Si no es así, el adversario obtendrá un éxito seguro y sufriremos dolorosas experiencias. Sin embargo, por humillantes que éstas sean, no dudemos jamás de la fidelidad del Señor a sus promesas, ni nos desanimemos, aunque a veces ocurra que las circunstancias se muestren propicias a turbar a aquellos que sólo miran hacia abajo. Creyentes débiles, que quizá hasta ahora han comprendido mal su posición o sus privilegios, serán fortalecidos a través de batallas que deberán librar, como otrora lo fueron los combatientes de la fe, de quienes se nos dice que “sacaron fuerzas de debilidad” y que “se hicieron fuertes en batallas” (Hebreos 11:34). Por otro lado, el Señor manifestará a aquellos en los que hay rectitud de corazón y en los que él habrá efectuado su trabajo. A pesar de todo cuanto los suyos le hayan deshonrado, tengamos confianza. ¡Él sabrá glorificarse!

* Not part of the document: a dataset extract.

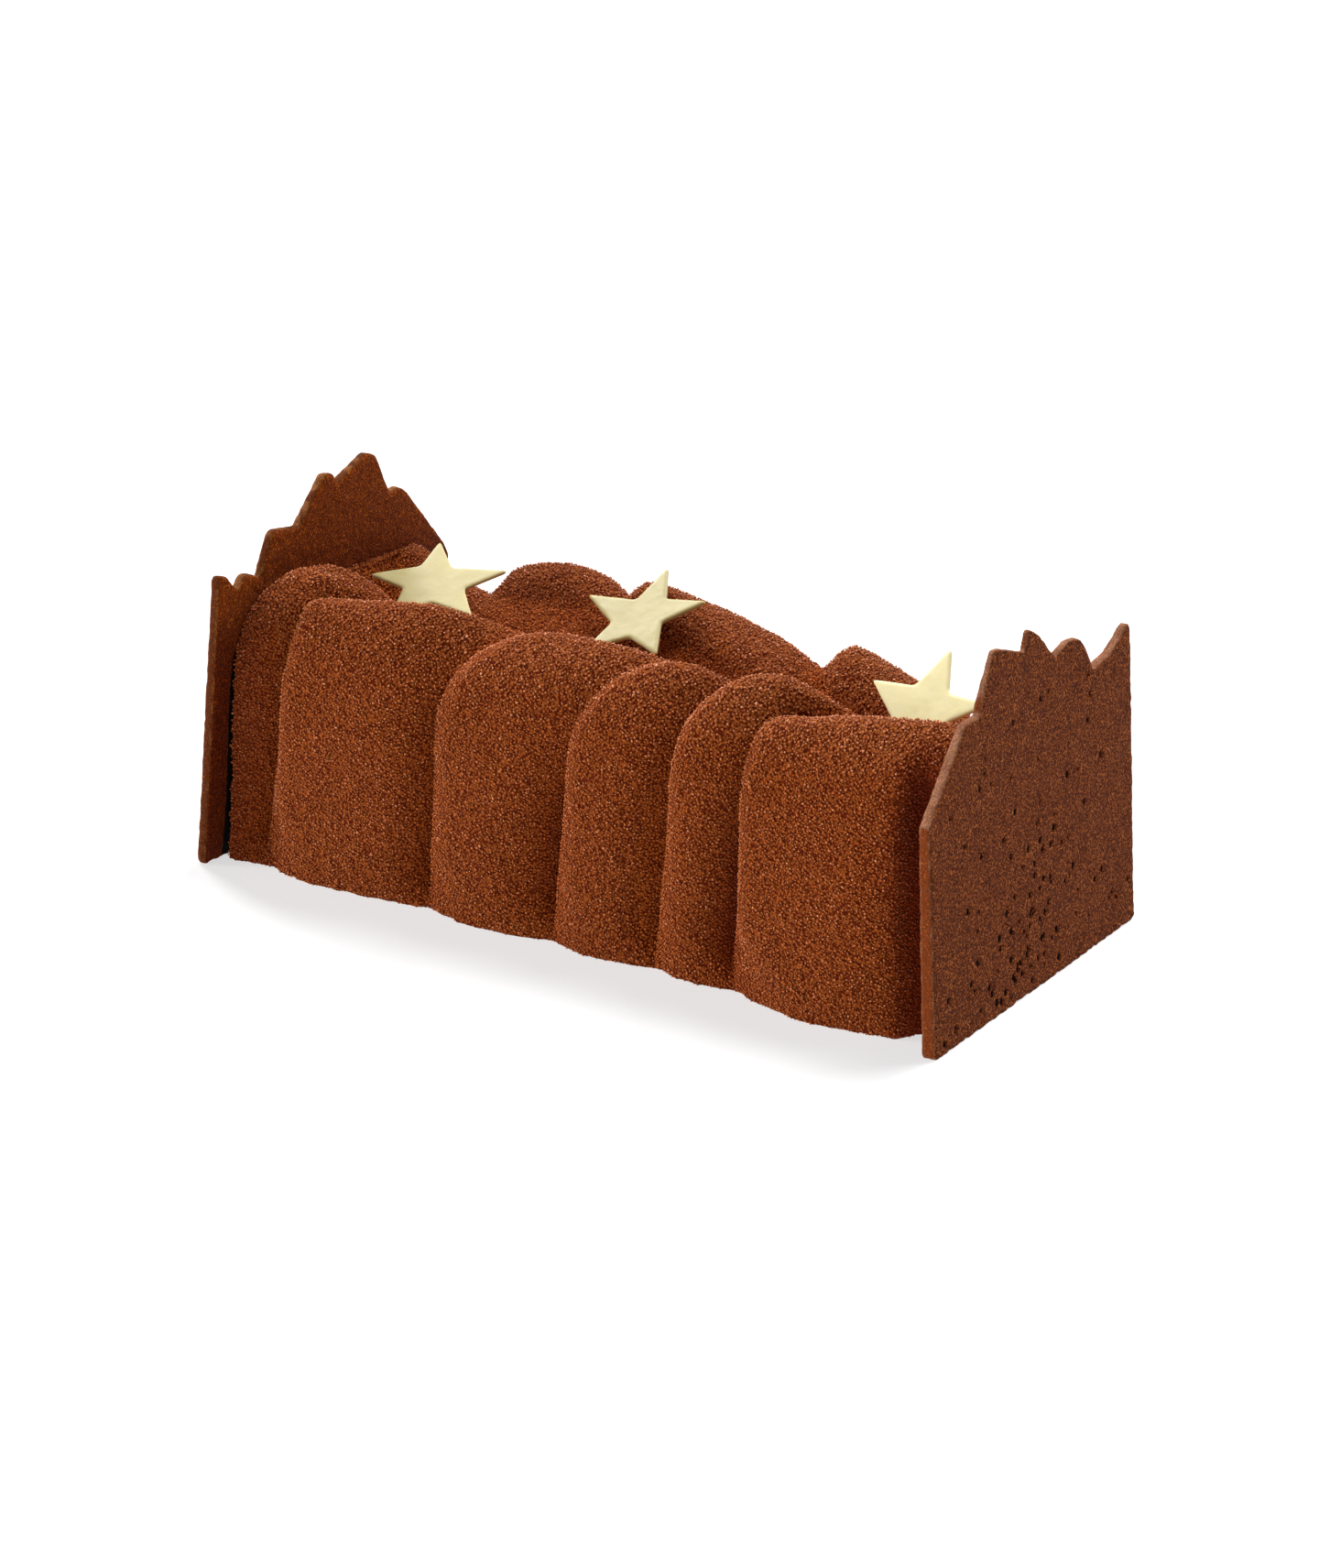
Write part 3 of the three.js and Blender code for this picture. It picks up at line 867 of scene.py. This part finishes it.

¡Que este pensamiento nos anime y fortalezca nuestra fe! Pero también velemos por el estado de nuestro corazón, sin olvidar las exhortaciones de Proverbios 4:23, 26-27: “Sobre toda cosa guardada, guarda tu corazón; porque de él mana la vida… Examina la senda de tus pies, y todos tus caminos sean rectos. No te desvíes a la derecha ni a la izquierda; aparta tu pie del mal” y, para cumplirlas, retomemos sin cesar la oración de David: “Examíname, oh Dios, y conoce mi corazón; pruébame y conoce mis pensamientos; y ve si hay en mí camino de perversidad, y guíame en el camino eterno”.
¡Dichoso aquel que en verdad puede exclamar: “Tú me has examinado y conocido” (Salmo 139:1)!